The ascendant wealth management landscape has attracted private equity investment to the independent RIA space in droves and given the business line increasing importance at the large brokerages. At Morgan Stanley, wealth management has become an ever larger part of the bottom line. In 2019, wealth and investment management made up 51% of the firm’s pretax profit compared with 26% in 2010.
“Wealth management has become an integral part of the Morgan Stanley story. It adds stability to the revenue stream,” says Barclays managing director Jason Goldberg, who covers the firm as an analyst. “Wealth management is an attractive segment, it’s constantly growing, a recurring revenue stream and not as capital intensive as other investment banking businesses, offering the ability for higher returns. It’s becoming a scale business and there are only a few big players, Morgan Stanley is certainly one of them.”
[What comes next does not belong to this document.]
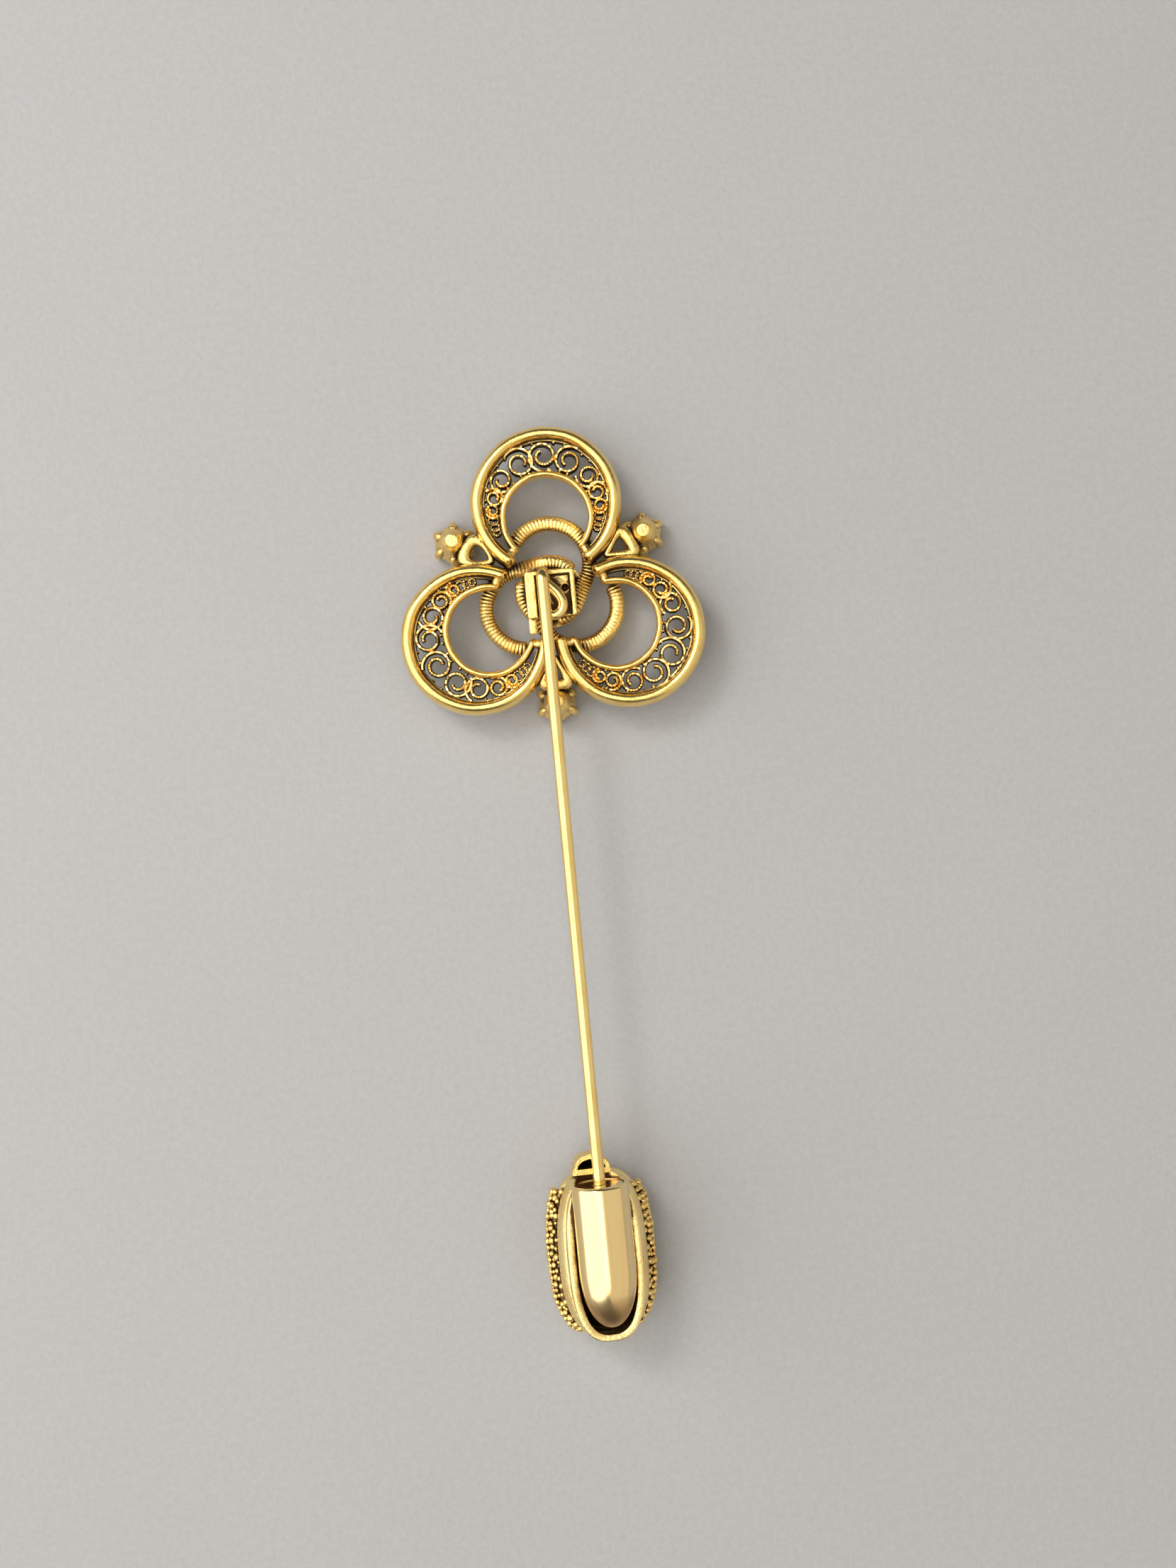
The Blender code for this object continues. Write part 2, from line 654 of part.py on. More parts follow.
def distance_for_gap(wanted):
    """Distance from the head's middle where half the gap between two lobes has a given size."""
    across = LOBE_REACH * math.sin(math.radians(60))
    return LOBE_REACH * math.cos(math.radians(60)) + math.sqrt(LOBE_RADIUS ** 2 - (across - wanted) ** 2)


def make_bracket(number, angle, gold, head):
    """A three-sided eyelet that fills the notch between two lobes up to the setting."""
    steps = 6
    far = SETTING_REACH - SETTING_WAIST_RADIUS - 2 * CLEARANCE
    near = distance_for_gap(BRACKET_TIP + CLEARANCE)
    hole_near = distance_for_gap(BRACKET_WIDTH + BRACKET_TIP + CLEARANCE)
    hole_far = far - BRACKET_WIDTH

    def outline(start, end, inset):
        side = [start + (end - start) * i / steps for i in range(steps + 1)]
        half = [(x, half_gap(x) - CLEARANCE - inset) for x in side]
        return [(x, y) for x, y in half] + [(x, -y) for x, y in reversed(half)]

    outer = outline(near, far, 0.0)
    inner = outline(hole_near, hole_far, BRACKET_WIDTH)
    front = RIM_FRONT_Z + BRACKET_RISE
    back = front + BRACKET_THICKNESS
    rings = [
        [Vector((x, y, z)) for x, y in points]
        for points, z in ((outer, front), (outer, back), (inner, back), (inner, front))
    ]
    bm = loft(rings, closed=True)
    turn_about_z(bm, angle)
    add_piece(f"bracket_{number}", bm, gold, head)


# ---------------------------------------------------------------------------
# Stem and clutch
# ---------------------------------------------------------------------------

def make_stem(gold, head):
    """Sharp point, straight stem, a bend at the head, and a flat teardrop foot on the plate."""
    radius = STEM_DIAMETER / 2
    foot = FOOT_DIAMETER / 2
    x = STEM_OFFSET_X
    bend_y = STEM_TOP_Y - radius - BEND_RADIUS
    path = [Vector((x, STEM_TIP_Y, STEM_Z))]
    radii = [radius * 0.06]
    for share in (0.10, 0.40, 0.75, 1.0):
        path.append(Vector((x, STEM_TIP_Y + STEM_POINT * share, STEM_Z)))
        radii.append(radius * (0.06 + 0.94 * math.sin(share * math.pi / 2)))
    straight = bend_y - (STEM_TIP_Y + STEM_POINT)
    for i in range(1, 5):
        path.append(Vector((x, STEM_TIP_Y + STEM_POINT + straight * i / 4, STEM_Z)))
        radii.append(radius)
    bend_steps = 9
    for i in range(1, bend_steps + 1):
        turn = math.pi * i / bend_steps
        drift = FOOT_DRIFT * (1 - math.cos(turn)) / 2
        path.append(Vector((
            x + drift, bend_y + BEND_RADIUS * math.sin(turn), STEM_Z - BEND_RADIUS * (1 - math.cos(turn)),
        )))
        radii.append(radius + (foot - radius) * i / bend_steps)
    start = path[-1]
    route = [start] + [Vector((start.x + dx * MM, start.y + dy * MM, FOOT_Z)) for dx, dy in FOOT_LOOP]
    loop = smooth_path(route, 4)[1:]
    path += loop
    radii += [foot] * len(loop)
    add_piece("pin_stem", tube(path, radii, 10), gold, head)


def nose_radius(share):
    """Outer radius of the clutch's nose, from its shoulder at 0 to its end at 1."""
    return CLUTCH_RADIUS * math.sqrt(max(0.0, 1 - share ** 2.3))


def make_clutch_shell(gold, clutch):
    """Deep-drawn barrel: open at the mouth, with a rounded edge, and closed at the nose."""
    sides = 24
    shoulder = CLUTCH_LENGTH - CLUTCH_NOSE
    profile = [(CLUTCH_RADIUS - CLUTCH_WALL, 0.0), (CLUTCH_RADIUS - CLUTCH_EDGE, 0.0)]
    for i in range(1, 4):
        a = math.pi / 2 * i / 3
        profile.append((
            CLUTCH_RADIUS - CLUTCH_EDGE + CLUTCH_EDGE * math.sin(a), -CLUTCH_EDGE + CLUTCH_EDGE * math.cos(a),
        ))
    shares = (0.0, 0.2, 0.4, 0.58, 0.74, 0.87, 0.96, 0.995)
    for share in shares:
        profile.append((nose_radius(share), -shoulder - CLUTCH_NOSE * share))
    inner_scale = (CLUTCH_RADIUS - CLUTCH_WALL) / CLUTCH_RADIUS
    inner_nose = CLUTCH_NOSE - CLUTCH_WALL
    inner = [
        (nose_radius(share) * inner_scale, -shoulder - inner_nose * share)
        for share in reversed((0.0, 0.3, 0.6, 0.85, 0.97))
    ]
    run = inner + profile
    rings = [
        [Vector((r * math.cos(2 * math.pi * k / sides), y, r * math.sin(2 * math.pi * k / sides)))
         for k in range(sides)]
        for r, y in run
    ]
    add_piece("clutch_shell", loft(rings), gold, clutch)


def make_washer(gold, clutch):
    """Disc that closes the mouth round the stem, with a dished entry."""
    outside = CLUTCH_RADIUS - CLUTCH_WALL - CLEARANCE
    bore = STEM_DIAMETER / 2 + 2 * RUNNING_FIT
    top = -WASHER_RECESS
    profile = [
        (outside, top), (bore + 0.22 * MM, top), (bore, top - 0.18 * MM),
        (bore, top - WASHER_THICKNESS), (outside, top - WASHER_THICKNESS),
    ]
    add_piece("clutch_mouth_washer", turned(profile, 24), gold, clutch)


def make_sleeve(gold, grip):
    """Split spring sleeve that grips the stem, with a flange behind the washer."""
    bore = STEM_DIAMETER / 2 + RUNNING_FIT
    outside = bore + SLEEVE_WALL
    flange = CLUTCH_RADIUS - CLUTCH_WALL - 3 * RUNNING_FIT
    top = -WASHER_RECESS - WASHER_THICKNESS - 2 * CLEARANCE
    profile = [
        (flange, top), (bore, top), (bore, top - SLEEVE_LENGTH), (outside, top - SLEEVE_LENGTH),
        (outside, top - SLEEVE_FLANGE), (flange, top - SLEEVE_FLANGE),
    ]
    sleeve = add_piece("clutch_grip_sleeve", turned(profile, 20), gold, grip)
    low = top - SLEEVE_LENGTH - SLEEVE_WALL
    high = top - 3 * SLEEVE_FLANGE
    slit = box((-2 * outside, low, -SLEEVE_SLIT / 2), (2 * outside, high, SLEEVE_SLIT / 2))
    cut(sleeve, add_piece("sleeve_slit", slit, gold, grip))


# ---------------------------------------------------------------------------
# Cast ornament
# ---------------------------------------------------------------------------

def outline_point(angle, half_width, half_length, centre_y):
    """Point on a rounded, squarish oval."""
    power = 2 / ORNAMENT_SHAPE
    c = math.cos(angle)
    s = math.sin(angle)
    x = half_width * math.copysign(abs(c) ** power, c)
    y = centre_y + half_length * math.copysign(abs(s) ** power, s)
    return x, y


def ornament_sizes():
    """Centre, half-length and half-width of the rim's inner edge."""
    far = -(CLUTCH_LENGTH + ORNAMENT_NOSE_GAP)
    near = ORNAMENT_TOP - ORNAMENT_WALL
    half_length = (near - far) / 2
    return (near + far) / 2, half_length, CLUTCH_RADIUS + 2 * CLEARANCE


def make_ornament_shell(gold, clutch):
    """Hollow oval cup, open at the back, with a domed front and a notch for the clutch's mouth."""
    centre, length, width = ornament_sizes()
    wall = ORNAMENT_WALL
    depth = STEM_Z - ORNAMENT_LIFT
    girth = ORNAMENT_GIRTH_DROP
    levels = [
        (0.34 * (width + ORNAMENT_FLARE), 0.42 * length, -depth),
        (0.74 * (width + ORNAMENT_FLARE), 0.80 * length, -depth + 0.22 * (depth - girth)),
        (width + wall + 0.86 * ORNAMENT_FLARE, 0.99 * (length + wall), -depth + 0.62 * (depth - girth)),
        (width + wall + ORNAMENT_FLARE, length + wall, -girth),
        (width + wall + 0.72 * ORNAMENT_FLARE, length + wall, -0.60 * girth),
        (width + wall, length + wall, -ORNAMENT_RIM_DROP),
        (width, length, -ORNAMENT_RIM_DROP),
        (width + 0.72 * ORNAMENT_FLARE, length, -0.62 * girth),
        (width + ORNAMENT_FLARE, length, -girth),
        (0.72 * (width + ORNAMENT_FLARE), 0.78 * length, -depth + 0.30 * (depth - girth) + wall * 0.6),
        (0.30 * (width + ORNAMENT_FLARE), 0.40 * length, -depth + wall),
    ]
    sides = 36
    rings = []
    for half_width, half_length, z in levels:
        ring = []
        for k in range(sides):
            x, y = outline_point(2 * math.pi * (k + 0.5) / sides, half_width, half_length, centre)
            ring.append(Vector((x, y, z)))
        rings.append(ring)
    shell = add_piece("ornament_shell", loft(rings), gold, clutch)
    radius = CLUTCH_RADIUS + CLEARANCE
    profile = [(radius, -0.55 * CLUTCH_LENGTH), (radius, 3 * FINIAL_LENGTH)]
    sides = 32
    bore = loft([
        [Vector((r / math.cos(math.pi / sides) * math.cos(2 * math.pi * k / sides), y,
                 r / math.cos(math.pi / sides) * math.sin(2 * math.pi * k / sides))) for k in range(sides)]
        for r, y in profile
    ])
    cut(shell, add_piece("clutch_bed", bore, gold, clutch))


def make_beading(name, side, gold, clutch):
    """A beaded wire along one flank, at the ornament's widest level."""
    centre, length, width = ornament_sizes()
    off = ORNAMENT_WALL + CLEARANCE + BEADING_WIRE / 2
    half_width = width + ORNAMENT_FLARE + off
    half_length = length + off
    start = math.radians(48)
    dense = []
    for i in range(241):
        angle = start - 2 * start * i / 240 - math.radians(8)
        x, y = outline_point(angle, half_width, half_length, centre)
        dense.append(Vector((side * x, y, -ORNAMENT_GIRTH_DROP)))
    lengths = [0.0]
    for a, b in zip(dense, dense[1:]):
        lengths.append(lengths[-1] + (b - a).length)
    beads = max(3, round(lengths[-1] / BEADING_PITCH))
    samples = 3 * beads
    path = []
    radii = []
    for i in range(samples + 1):
        wanted = lengths[-1] * i / samples
        spot = next(k for k, value in enumerate(lengths) if value >= wanted - 1e-12)
        path.append(dense[spot])
        radii.append(BEADING_WIRE / 2 * (0.62, 1.0, 1.0)[i % 3])
    add_piece(name, tube(path, radii, 5), gold, clutch)


def make_finial(gold, clutch):
    """Small hollow knob at the ornament's head, behind the stem."""
    front = -0.74 * STEM_Z
    back = -STEM_DIAMETER
    start = ORNAMENT_TOP + CLEARANCE
    steps = 12

    def half_round(width_share, length_share, height_share, inset):
        z = front + height_share * (back - front)
        points = []
        for k in range(steps + 1):
            a = math.pi * k / steps
            points.append(Vector((
                FINIAL_SHIFT_X + (FINIAL_WIDTH / 2 - inset) * width_share * math.cos(a),
                start + inset + (FINIAL_LENGTH - 2 * inset) * length_share * math.sin(a),
                z,
            )))
        return points

    rings = [half_round(*level, 0.0) for level in FINIAL_OUTSIDE]
    rings += [half_round(*level, FINIAL_WALL) for level in FINIAL_INSIDE]
    add_piece("ornament_finial", loft(rings), gold, clutch)


# ---------------------------------------------------------------------------
# Assembly
# ---------------------------------------------------------------------------

def rest_on_origin(pin):
    """Moves the whole pin so that its bounding box stands on the origin."""
    bpy.context.view_layer.update()
    graph = bpy.context.evaluated_depsgraph_get()
    low = Vector((1.0, 1.0, 1.0))
    high = Vector((-1.0, -1.0, -1.0))
    for obj in bpy.data.objects:
        if obj.type != "MESH" or obj.display_type == "WIRE":
            continue
        evaluated = obj.evaluated_get(graph)
        mesh = evaluated.to_mesh()
        for vert in mesh.vertices:
            point = obj.matrix_world @ vert.co
            low = Vector(map(min, low, point))
            high = Vector(map(max, high, point))
        evaluated.to_mesh_clear()
    pin.location = Vector((-(low.x + high.x) / 2, -(low.y + high.y) / 2, -low.z))
    bpy.context.view_layer.update()


def main():
    clear_scene()
    gold = finish_material("bright_gold", GOLD, 0.28)
    old_gold = finish_material("antique_gold", OLD_GOLD, 0.42)
    pale_gold = finish_material("pale_gold", PALE_GOLD, 0.22)
    glass = finish_material("dark_stone", (0.03, 0.03, 0.04), 0.05, 0.0)
    pin = add_empty("pin", (0, 0, 0))
    head = add_empty("head", (0, 0, 0), pin)
    axis_point = (STEM_OFFSET_X, MOUTH_Y, STEM_Z)
    grip = add_empty("clutch_slide_axis", axis_point, pin)
    clutch = add_empty("clutch_turn_axis", axis_point, pin, CLUTCH_ROLL)
    for number, angle in enumerate(LOBE_ANGLES, start=1):
        make_outer_rim(number, angle, gold, head)
        make_inner_rim(number, angle, gold, head)
        make_scrolls(number, angle, old_gold, head)
        make_arm(number, angle, old_gold, head)
        between = angle - math.radians(60)
        make_bracket(number, between, gold, head)
        make_setting(number, between, gold, head)
        make_stone(number, between, glass, head)
    make_boss(gold, head)
    make_plate(gold, head)
    make_stem(gold, head)
    make_sleeve(pale_gold, grip)
    make_clutch_shell(pale_gold, clutch)
    make_washer(pale_gold, clutch)
    make_ornament_shell(gold, clutch)
    make_beading("ornament_beading_left", -1, old_gold, clutch)
    make_beading("ornament_beading_right", 1, old_gold, clutch)
    make_finial(gold, clutch)
    rest_on_origin(pin)


main()
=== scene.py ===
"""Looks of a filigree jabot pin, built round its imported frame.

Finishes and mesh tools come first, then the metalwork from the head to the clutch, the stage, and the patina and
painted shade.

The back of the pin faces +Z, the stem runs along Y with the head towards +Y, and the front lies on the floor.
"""
import json
import math

import bmesh
import bpy
import numpy as np
from mathutils import Matrix, Vector
from mathutils.bvhtree import BVHTree

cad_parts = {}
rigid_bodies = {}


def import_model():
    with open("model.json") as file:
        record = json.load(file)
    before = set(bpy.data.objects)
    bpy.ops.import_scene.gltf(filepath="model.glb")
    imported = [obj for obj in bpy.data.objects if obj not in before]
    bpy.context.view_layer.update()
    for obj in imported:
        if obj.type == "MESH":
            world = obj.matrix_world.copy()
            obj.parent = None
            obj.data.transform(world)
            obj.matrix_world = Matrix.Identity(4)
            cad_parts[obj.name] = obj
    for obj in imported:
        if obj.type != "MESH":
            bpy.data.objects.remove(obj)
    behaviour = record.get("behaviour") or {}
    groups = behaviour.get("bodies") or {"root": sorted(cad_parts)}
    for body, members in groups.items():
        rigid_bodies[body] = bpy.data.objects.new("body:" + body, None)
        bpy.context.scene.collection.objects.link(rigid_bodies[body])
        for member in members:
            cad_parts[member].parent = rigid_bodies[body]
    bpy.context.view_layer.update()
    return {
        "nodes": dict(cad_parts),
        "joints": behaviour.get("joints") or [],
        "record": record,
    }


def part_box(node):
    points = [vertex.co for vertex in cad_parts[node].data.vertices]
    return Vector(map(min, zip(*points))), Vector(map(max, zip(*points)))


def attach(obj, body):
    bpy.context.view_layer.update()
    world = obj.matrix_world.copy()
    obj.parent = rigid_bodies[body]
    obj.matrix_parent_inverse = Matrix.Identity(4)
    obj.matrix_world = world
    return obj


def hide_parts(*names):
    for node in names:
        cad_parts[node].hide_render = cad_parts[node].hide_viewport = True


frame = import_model()

MM = 0.001
TURN = 2 * math.pi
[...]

In the first quarter of 2021, more than a third of the firms $15 billion of net revenues came from wealth management, which brought in nearly $6 billion.
“It’s like Willie Sutton used to say: ‘Why do you rob banks, because that’s where the money is,’” Goldberg adds. “So why do you bank with people, because that’s where the money is.”
The unprecedented events of 2020 only served to strengthen wealth management as a bedrock business for the major firms as asset-based fees stayed steady while markets experienced volatility and investments were marred in uncertainty. In the first quarter of 2020, more than 40% of net revenues at Morgan Stanley came from wealth management, which brought in more than $4 billion.
The memo from Gorman laid out several other changes in executive leadership. Pick, who was promoted alongside Saperstein, previously served as Head of the institutional securities group at Morgan Stanley. Daniel Simkowitz will work alongside Pick as co-head of firm strategy and execution while continuing to lead the investment management division.
CFO Jonathan Pruzan will become chief operating officer and be succeeded by Sharon Yeshaya who will also serve as head of finance after previously being head of investor relations.
Shelley O’Connor will serve as vice chairman and head of external affairs after serving as head of banks, a position that will be filled by Michael Pizzi, who was the head of E-Trade prior to its acquisition.
Yeshaya and wealth management chief operating officer Jed Finn will join the firm’s operating committee.